One of the things that I really like about our current Sunday School curriculum is that it often has something special for the teacher to prepare that will give a visual reminder to the students about the lesson. For this lesson, I was to take ashes and mix them with oil and take them to class in a small container. Just before closing, there was a thoughtful question about a time when we were in need of mercy and it was granted to us. As a way of acknowledging that we have been recipients of mercy, we were to brush the mixture on the back of our hand to symbolize the sincerity of our repentance (as in “sackcloth and ashes”) and the consequential mercy we received. So I got some fine ashes, mixed them with some Lavender and olive oils, put the mixture into a small container and put it into my teacher’s bag. I felt as prepared as I could be under the circumstances, and was eagerly looking forward to the class time together with the three gals that were going to be there..
All around me, throughout the whole morning in the household of Certain Man and Certain Man’s Wife, the activity went on. The Ohio Heart Throb was quite ill. The three little villains were cuter than bugs, but testing the limits. Eldest Son was very tired. He had been out late with Youngest Son to Beloved Son in Law’s house. Youngest Son and Girl with a Beautiful Heart were trying to pack to go back to Virginia. There was lunch to make, showers to give, oven to set and relationships to nurture. There were three hungry little boys, and this is never good. I toyed with the thought that this might be a good morning to call my substitute and ask her to fill in. But Certain Man and I were scheduled Greeters and there was also the promise made to my young friend to bring her the copies she wanted.
And so, I decided that I would go and be greeter with Certain Man, teach my class, give the stack of edited papers to my friend, listen to nephew Josh’s sermon (that I hate to miss) and come home as quickly as possible. The “coming home as quickly as possible” was because an early lunch had been requested by the Offspringin’s.
A group of warm and friendly people gathered at our country church on Sunday morning. And being greeter is always a joy. For a church as small as ours, you would think the opportunity would present itself pretty often, but actually, It seems like it doesn’t come around often enough. As the smiling faces passed through and the minutes ticked by and time for opening rolled around, my heart got heavier and heavier. It looked like there would be but one pupil in my class.

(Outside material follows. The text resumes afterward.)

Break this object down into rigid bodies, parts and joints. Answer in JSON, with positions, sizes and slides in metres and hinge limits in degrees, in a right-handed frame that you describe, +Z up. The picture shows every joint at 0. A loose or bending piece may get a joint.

As quickly as I thought it, I was reminded that one student is ONE PERSON, and I happen to like this gal rather muchly, so I figured that God had a special reason for our time together, and that He intended for me to throw myself as much into the lesson as if the entire class was present. I believed that God had a reason for my careful preparation and that He would use this lesson for good in Emily’s life as well as my own. And so we gathered at the end of one table, close together. I prayed for Emily, for the lesson, that our time together would be profitable and that we would both learn more about mercy.

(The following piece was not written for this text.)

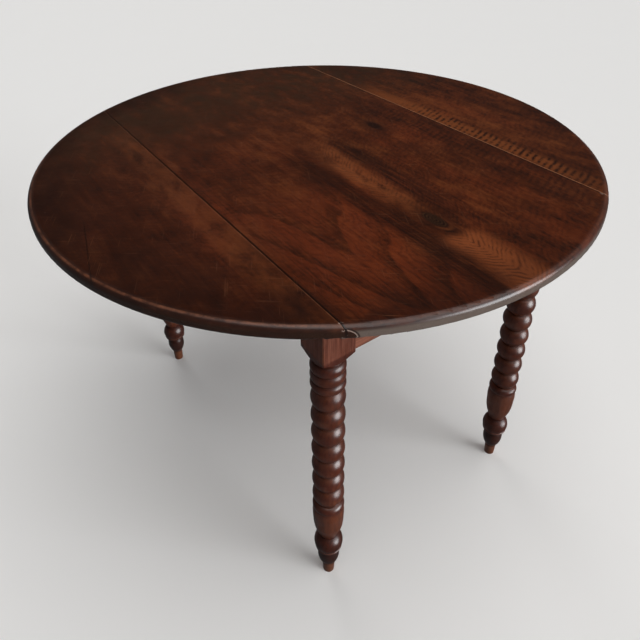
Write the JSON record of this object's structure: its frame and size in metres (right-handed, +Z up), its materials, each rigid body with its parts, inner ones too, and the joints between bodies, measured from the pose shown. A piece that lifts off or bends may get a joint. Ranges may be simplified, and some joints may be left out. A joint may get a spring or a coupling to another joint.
{
  "type": "drop-leaf table",
  "caption": "Round dark walnut drop-leaf table on bead-turned legs, with hinged half-round leaves held up by swinging wooden brackets.",
  "frame": {"origin": "on the floor, under the middle of the round top", "axes": "+Z up; Y runs along the two seams between the fixed top and the leaves; the leaves are at +X and -X"},
  "size_m": [1.08, 1.08, 0.73],
  "materials": {
    "top_walnut": "satin",
    "turned_walnut": "gloss",
    "rail_walnut": "satin",
    "inner_wood": "matte",
    "peg_wood": "satin",
    "hinge_iron": "matte",
    "pin_steel": "satin",
    "screw_steel": "satin"
  },
  "bodies": {
    "frame": {"top_board_left": "top_walnut", "top_board_right": "top_walnut", "leg_front_left": "turned_walnut", "leg_back_left": "turned_walnut", "leg_front_right": "turned_walnut", "leg_back_right": "turned_walnut", "end_rail_front": "rail_walnut", "end_rail_back": "rail_walnut", "side_rail_left": "rail_walnut", "side_rail_right": "rail_walnut", "corner_block_front_left": "inner_wood", "corner_block_back_left": "inner_wood", "corner_block_front_right": "inner_wood", "corner_block_back_right": "inner_wood", "fly_block_left": "inner_wood", "fly_block_right": "inner_wood", "bracket_pin_front_left": "pin_steel", "bracket_pin_back_left": "pin_steel", "bracket_pin_front_right": "pin_steel", "bracket_pin_back_right": "pin_steel", "tenon_pegs": "peg_wood", "hinge_frame_plates_left": "hinge_iron", "hinge_frame_plates_right": "hinge_iron", "hinge_pins_left": "pin_steel", "hinge_pins_right": "pin_steel", "hinge_frame_screws_left": "screw_steel", "hinge_frame_screws_right": "screw_steel", "corner_block_screws": "screw_steel", "fly_block_screws": "screw_steel"},
    "leaf_left": {"leaf_left": "top_walnut", "hinge_leaf_plates_left": "hinge_iron", "hinge_leaf_screws_left": "screw_steel"},
    "leaf_right": {"leaf_right": "top_walnut", "hinge_leaf_plates_right": "hinge_iron", "hinge_leaf_screws_right": "screw_steel"},
    "bracket_front_left": {"bracket_front_left": "inner_wood"},
    "bracket_back_left": {"bracket_back_left": "inner_wood"},
    "bracket_front_right": {"bracket_front_right": "inner_wood"},
    "bracket_back_right": {"bracket_back_right": "inner_wood"}
  },
  "joints": [
    {"name": "leaf_left_drop", "type": "hinge", "parent": "frame", "child": "leaf_left", "pos_m": [-0.281, 0, 0.7118], "axis": [0, -1, 0], "range_deg": [0, 90]},
    {"name": "leaf_right_drop", "type": "hinge", "parent": "frame", "child": "leaf_right", "pos_m": [0.281, 0, 0.7118], "axis": [0, 1, 0], "range_deg": [0, 90]},
    {"name": "bracket_front_left_swing", "type": "hinge", "parent": "frame", "child": "bracket_front_left", "pos_m": [-0.247, -0.105, 0.66], "axis": [0, 0, 1], "range_deg": [-90, 0]},
    {"name": "bracket_back_left_swing", "type": "hinge", "parent": "frame", "child": "bracket_back_left", "pos_m": [-0.247, 0.105, 0.66], "axis": [0, 0, -1], "range_deg": [-90, 0]},
    {"name": "bracket_front_right_swing", "type": "hinge", "parent": "frame", "child": "bracket_front_right", "pos_m": [0.247, -0.105, 0.66], "axis": [0, 0, -1], "range_deg": [-90, 0]},
    {"name": "bracket_back_right_swing", "type": "hinge", "parent": "frame", "child": "bracket_back_right", "pos_m": [0.247, 0.105, 0.66], "axis": [0, 0, 1], "range_deg": [-90, 0]}
  ]
}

I did the things that I had planned to do. We discussed different situations in their degrees of “fairness” and discussed what should be the punishment for certain infractions. We went over the story of Jonah and his desire for the Ninevites to be punished for their extreme cruelty. We wondered what it was that moved the Ninevites to repentance and we talked about a God who desires to have mercy on us, but also desires us to have mercy. Emily read a moving story in the student book of a Jewish woman who, at great cost to herself, had physically protected an Arab man who was in danger of being murdered by an angry crowd after he had slashed two Jewish teenagers. I refused to think about the fact that there were some other kids who desperately needed to hear this lesson. When it was time for the final question, I brought out the small container of ashes and oil. We talked about times when we have been in need of mercy, and I shared several instances from my life and brushed the dirty mixture across my left hand. The lavender and the ashes stained the back of my hand. Emily was wary, unconvinced. It just looked too dirty to her. Besides, she could think of anything to share. In the end, there was only one of us who climbed the steps back to the assembly with ashes on our hands. It may have been on my left hand, but the Holy Spirit seemed to be witnessing to my spirit that it was truly on the right hand.

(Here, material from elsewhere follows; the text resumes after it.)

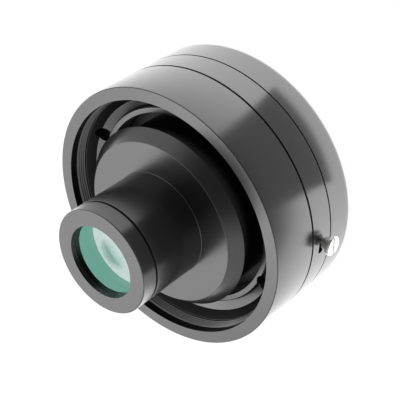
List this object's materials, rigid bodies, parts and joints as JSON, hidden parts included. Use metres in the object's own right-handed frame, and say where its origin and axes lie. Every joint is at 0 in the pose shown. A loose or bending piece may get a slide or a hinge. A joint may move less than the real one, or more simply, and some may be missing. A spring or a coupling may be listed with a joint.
{
  "type": "teleconverter",
  "caption": "Short black drum with a long lens nose inside an open skirt: an extender that couples a spotting scope to its eyepiece, with a sliding release stud.",
  "frame": {"origin": "centre of the rear face, on the optical axis", "axes": "+Z along the optical axis towards the nose; +X towards the release stud"},
  "size_m": [0.065, 0.062, 0.0468],
  "materials": {
    "black_anodised": "satin black anodised",
    "matt_black": "matt black",
    "polished_steel": "turned and polished",
    "black_steel": "blackened",
    "spring_steel": "drawn",
    "plated_steel": "satin plated",
    "brass_ring": "turned",
    "coated_glass": "polished, green coated",
    "seal_rubber": "moulded"
  },
  "bodies": {
    "housing": {"front_skirt": "black_anodised", "seat_ring": "black_anodised", "ring_retainer": "black_anodised", "main_housing": "black_anodised", "nose_flange": "black_anodised", "nose_tube": "black_anodised", "nose_cap": "black_anodised", "baffle_tube": "matt_black", "lens_retainer": "matt_black", "rear_ring": "black_anodised", "front_crown_lens": "coated_glass", "front_flint_lens": "coated_glass", "rear_crown_lens": "coated_glass", "rear_flint_lens": "coated_glass", "front_lens_seal": "seal_rubber", "tube_grub_screws": "black_steel", "flange_screws": "black_steel", "housing_screws": "black_steel", "plate_screws": "polished_steel", "lock_spring": "spring_steel", "return_spring": "spring_steel", "bayonet_plate": "plated_steel", "bayonet_springs": "spring_steel"},
    "release": {"release_ring": "brass_ring", "release_stud": "polished_steel"},
    "pin": {"lock_pin": "polished_steel"}
  },
  "joints": [
    {"name": "release_turn", "type": "hinge", "parent": "housing", "child": "release", "pos_m": [0, 0, 0.0115], "axis": [0, 0, 1], "range_deg": [-4.5, 0], "stiffness_Nm_per_rad": 0.4, "springref_deg": 3.44, "deforming": ["return_spring"]},
    {"name": "lock_pin_slide", "type": "slide", "parent": "housing", "child": "pin", "axis": [0, 0, 1], "range_m": [0, 0.0014], "deforming": ["lock_spring"]}
  ],
  "couplings": [
    {"joint": "lock_pin_slide", "follows": "release_turn", "m_per_rad": -0.017825}
  ]
}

I kept catching a glimpse of the smudge during the service. Josh preached on the fifth Sunday of Advent with his topic being JOY. There was much to think about as I felt the curling of sadness around the edges of my soul. There have been many shadows that have fallen on brightest hours in these December days. I kept thinking about how mercy is a compelling reason for Joy. That the mercy extended to me should bring a wellspring of joy that cannot not be silenced. That the pain, and darkness and even sin that threaten my joy are nothing in comparison to the gift that I’ve been given — not just once, but over and over and over again, in an ongoing stream, deeper and wider and longer than I can begin to comprehend.
“O depth of mercy! Can it be? That Gate was left ajar for me?”
When I allow impatience to bring out ugliness towards the ones I love best?
When my judgmental heart reserves the right to think I know best?
When my way of life and my way of doing things and my way of family builds walls instead of bridges?
When I expect others to extend grace for my imperfections but I expect them to do live in a way that doesn’t require grace from me?
When my disappointment in others makes me want to withdraw from their lives, to withhold that which I could give?
. . . I should have left the smudge on for another day, another week, another month, another year.
I need to be reminded again and again. Severe mercies are mercies none the less. And they can be the well spring of joy if only I let the mercy river run deep and wide and long.
For me. Yes, for me. Grace enough and mercy granted for me.
It only becomes joy when it intentionally slips through my hands to others.
“Oh, Lord Jesus! Of all the gifts you’ve given me, may I be the least selfish with mercy.”